Legislator Gaylor Wants to Help You Avoid Becoming a Victim of Identity Theft

Identity theft is a crime where a thief steals your personal information, such as your full name or social security number, to commit fraud. Legislator C. William Gaylor III and the Nassau County Police Department offer several preventative tips to help you from becoming another victim of identity theft.

 

Identity theft has become a top fraud complaint and limiting your use of your personal computer may not help much because most identity thefts are taking place offline, not online — just the opposite of what many folks might think. All a thief needs is your Social Security number to commit identity theft. This crime is relatively easy to commit, but investigating and prosecuting it is complex and time-consuming.
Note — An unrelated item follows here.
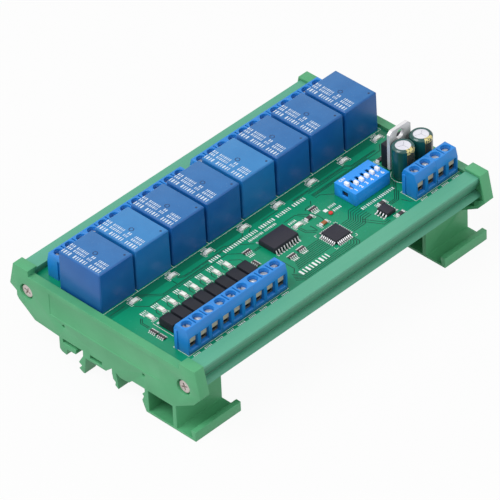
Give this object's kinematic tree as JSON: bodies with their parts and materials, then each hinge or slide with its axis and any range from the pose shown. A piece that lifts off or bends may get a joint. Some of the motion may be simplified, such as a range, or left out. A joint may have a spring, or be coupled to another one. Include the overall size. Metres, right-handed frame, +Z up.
{
  "type": "plc expansion module",
  "caption": "Relay and input expansion board on a rail-mount carrier, with screw terminals, an address switch and end plates that clip to a 35 mm top-hat rail.",
  "frame": {"origin": "centre of the bounding box's bottom face: the level that the latch feet stand on", "axes": "+X along the rail, +Y towards the relays and output terminals, +Z up from the rail"},
  "size_m": [0.1394, 0.0878, 0.0426],
  "materials": {
    "carrier_plastic": "extruded profile, satin",
    "plate_plastic": "moulded plastic, fine satin",
    "screw_steel": "zinc plated",
    "board_laminate": "solder mask over copper",
    "relay_case": "moulded, slightly glossy",
    "terminal_plastic": "moulded plastic, satin",
    "clamp_steel": "plated steel",
    "tinned_metal": "tinned",
    "switch_plastic": "moulded plastic",
    "switch_base_plastic": "moulded plastic",
    "slider_plastic": "white",
    "regulator_metal": "tinned copper, brushed",
    "mould_black": "moulded epoxy",
    "sleeve_green": "shrunk film",
    "led_lens": "milky lens",
    "resistor_body": "glazed"
  },
  "bodies": {
    "module": {"carrier_profile": "carrier_plastic", "end_plate_left": "plate_plastic", "end_plate_right": "plate_plastic", "end_plate_screws": "screw_steel", "circuit_board": "board_laminate", "relay_1": "relay_case", "relay_2": "relay_case", "relay_3": "relay_case", "relay_4": "relay_case", "relay_5": "relay_case", "relay_6": "relay_case", "relay_7": "relay_case", "relay_8": "relay_case", "output_terminal_1": "terminal_plastic", "output_terminal_2": "terminal_plastic", "output_terminal_3": "terminal_plastic", "output_terminal_4": "terminal_plastic", "output_terminal_5": "terminal_plastic", "output_terminal_6": "terminal_plastic", "output_terminal_7": "terminal_plastic", "output_terminal_8": "terminal_plastic", "input_terminal_1": "terminal_plastic", "input_terminal_2": "terminal_plastic", "input_terminal_3": "terminal_plastic", "supply_terminal_1": "terminal_plastic", "supply_terminal_2": "terminal_plastic", "output_clamp_cages": "clamp_steel", "output_clamp_screws": "clamp_steel", "input_clamp_cages": "clamp_steel", "input_clamp_screws": "clamp_steel", "supply_clamp_cages": "clamp_steel", "supply_clamp_screws": "clamp_steel", "regulator_leads": "tinned_metal", "optocoupler_leads": "tinned_metal", "driver_leads": "tinned_metal", "controller_leads": "tinned_metal", "transceiver_leads": "tinned_metal", "switch_cover": "switch_plastic", "switch_base": "switch_base_plastic", "regulator_tab": "regulator_metal", "regulator_body": "mould_black", "driver_chip": "mould_black", "controller_chip": "mould_black", "transceiver_chip": "mould_black", "optocouplers": "mould_black", "capacitor_1": "sleeve_green", "capacitor_2": "sleeve_green", "channel_leds": "led_lens", "input_leds": "led_lens", "status_leds": "led_lens", "resistor_arrays": "resistor_body", "chip_resistors": "resistor_body"},
    "switch_slider_1": {"switch_slider_1": "slider_plastic"},
    "switch_slider_2": {"switch_slider_2": "slider_plastic"},
    "switch_slider_3": {"switch_slider_3": "slider_plastic"},
    "switch_slider_4": {"switch_slider_4": "slider_plastic"},
    "switch_slider_5": {"switch_slider_5": "slider_plastic"},
    "switch_slider_6": {"switch_slider_6": "slider_plastic"}
  },
  "joints": [
    {"name": "slide_1", "type": "slide", "parent": "module", "child": "switch_slider_1", "axis": [0, 1, 0], "range_m": [-0.0019, 0]},
    {"name": "slide_2", "type": "slide", "parent": "module", "child": "switch_slider_2", "axis": [0, 1, 0], "range_m": [0, 0.0019]},
    {"name": "slide_3", "type": "slide", "parent": "module", "child": "switch_slider_3", "axis": [0, 1, 0], "range_m": [0, 0.0019]},
    {"name": "slide_4", "type": "slide", "parent": "module", "child": "switch_slider_4", "axis": [0, 1, 0], "range_m": [0, 0.0019]},
    {"name": "slide_5", "type": "slide", "parent": "module", "child": "switch_slider_5", "axis": [0, 1, 0], "range_m": [0, 0.0019]},
    {"name": "slide_6", "type": "slide", "parent": "module", "child": "switch_slider_6", "axis": [0, 1, 0], "range_m": [0, 0.0019]}
  ]
}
But once you know the facts and some preventive measures you can take, you can win the fight against identity theft!

 

Identity Theft Prevention Tips

 

  • Secure your social security number (SSN). Don’t carry your social security card in your wallet or write your number on your checks. Only give out your SSN when absolutely necessary.
  • Don’t respond to unsolicited requests for personal information (your name, birthdate, social security number, or bank account number) by phone, mail, or online.
  • Watch out for “shoulder surfers.” Shield the keypad when typing your passwords on computers and at ATMs.
  • Collect mail promptly. Ask the post office to put your mail on hold when you are away from home for several days.
  • Pay attention to your billing cycles. If bills or financial statements are late, contact the sender.
  • Review your receipts. Promptly compare receipts with account statements. Watch for unauthorized transactions.
  • Shred receipts, credit offers, account statements, and expired cards, to prevent “dumpster divers” from getting your personal information.
  • Store personal information in a safe place at home and at work.
  • Install firewalls and virus-detection software on your home computer.
  • Create complex passwords that identity thieves cannot guess easily. Change your passwords if a company that you do business with has a breach of its databases
  • Order your credit report once a year and review to be certain that it doesn’t include accounts that you have not opened. Check it more frequently if you suspect someone has gained access to your account information.